THE QUEEN'S NEW DRESS
Tatiana Navka's free program dress wasn't ready for the beginning of new season. The image, though, took its place. Not the playful "Pink Panther", but extremely dramatic Puccini’s "Tosca" that Alexander Zhulin created for his champion wife and her partner Roman Kostomarov. For a time, the coach himself transformed from a loving husband into a true despot.
"I am tired of hearing that all I am doing in my programs is exploit my wife's beauty. So I decided to make the new program as difficult as possible. I did all the steps and transitions myself with them. I invited a specialist from 'Cirque de Soleil' to perfect the lifts. Artur Dmitriev helped with in-betweens. You see, when I skated, we didn't pay much attention on in-betweens. I think I'd fall trying to repeat the steps that Tania and Roma are doing. And I certainly wouldn't be able to explain how to train for those elements. Artur, though, suggested some details, and we were off.
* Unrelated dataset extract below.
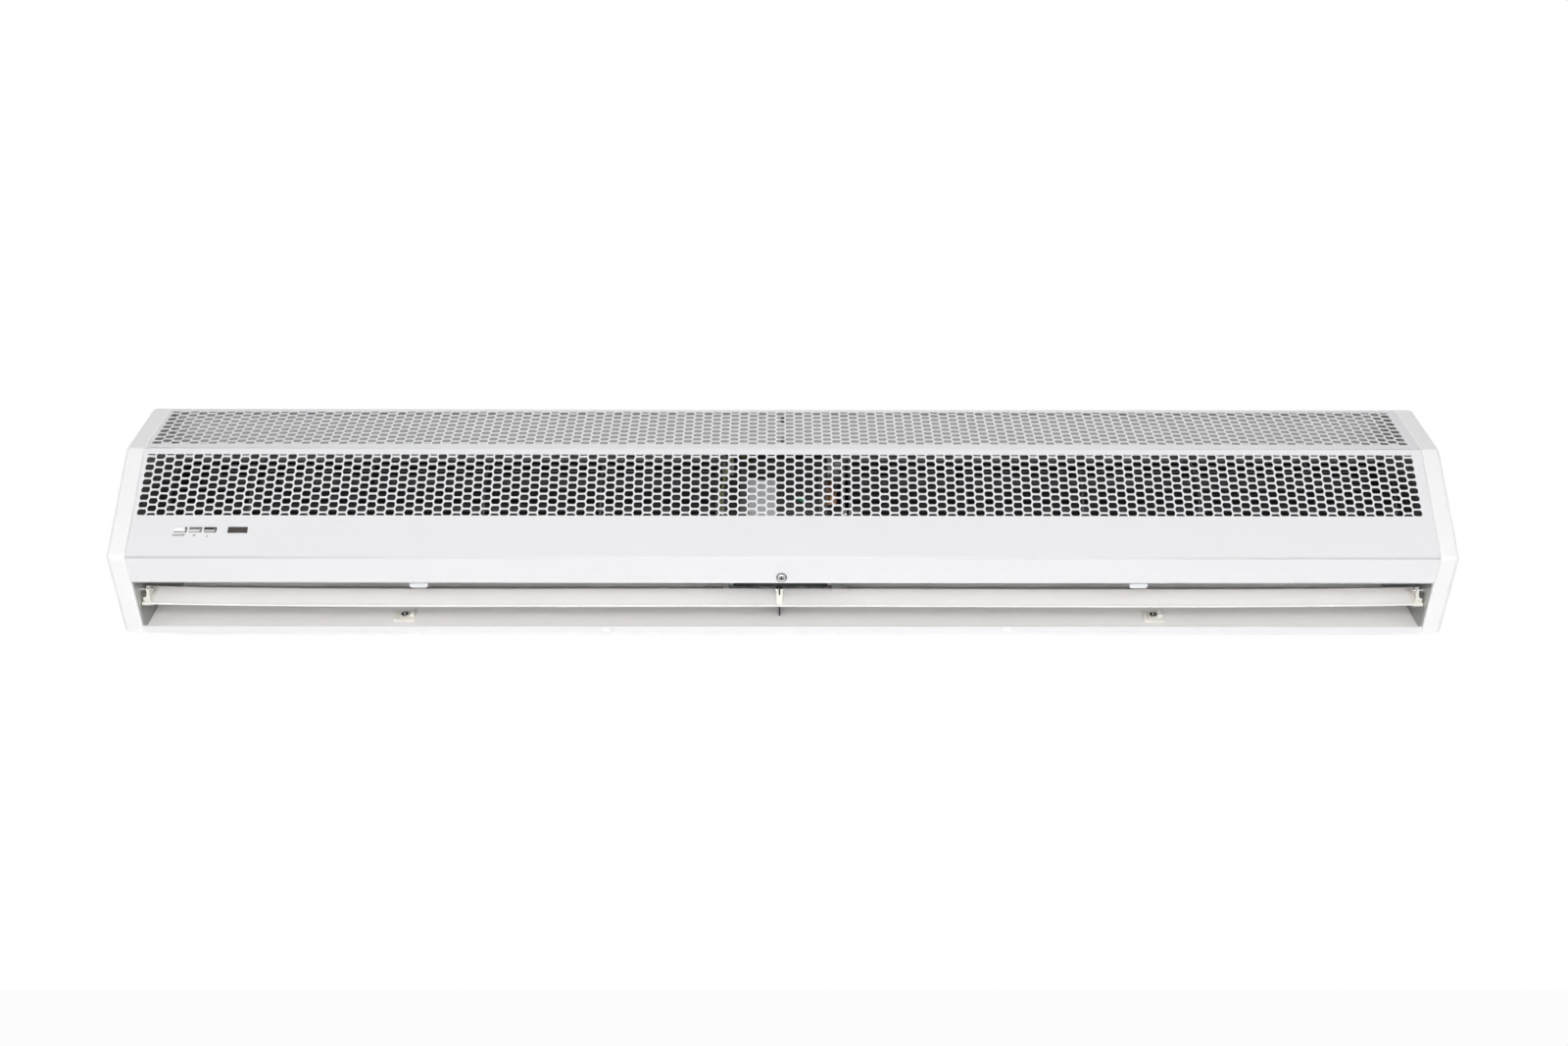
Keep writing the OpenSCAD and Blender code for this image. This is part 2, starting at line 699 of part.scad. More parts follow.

I did, though, have to change my own psychology. Before, I pitied the athletes. I would lessen the load when I saw it was too much. Not just for my main team, by the way. For instance, last year I did both programs for Frenchman Frederick Dambie. Overall it wasn't bad, but after the season, when I had a chance to examine all performances, I concluded the footwork wasn't convincing. So I decided to let my athletes work as hard as they have to until they get everything I envisioned. From what I can judge, they got everything."
Last year's Russian nationals medallists Oskana Domnina/ Maxim Shabalin and Svetlana Kulikova/ Vitaly Novikov are following a similar path: maximum difficulty, speed, many lifts and in-betweens. However, if the World champions have to defend their positions, the other two teams must break through to the top. We should see how possible that is going to be in just a couple of months.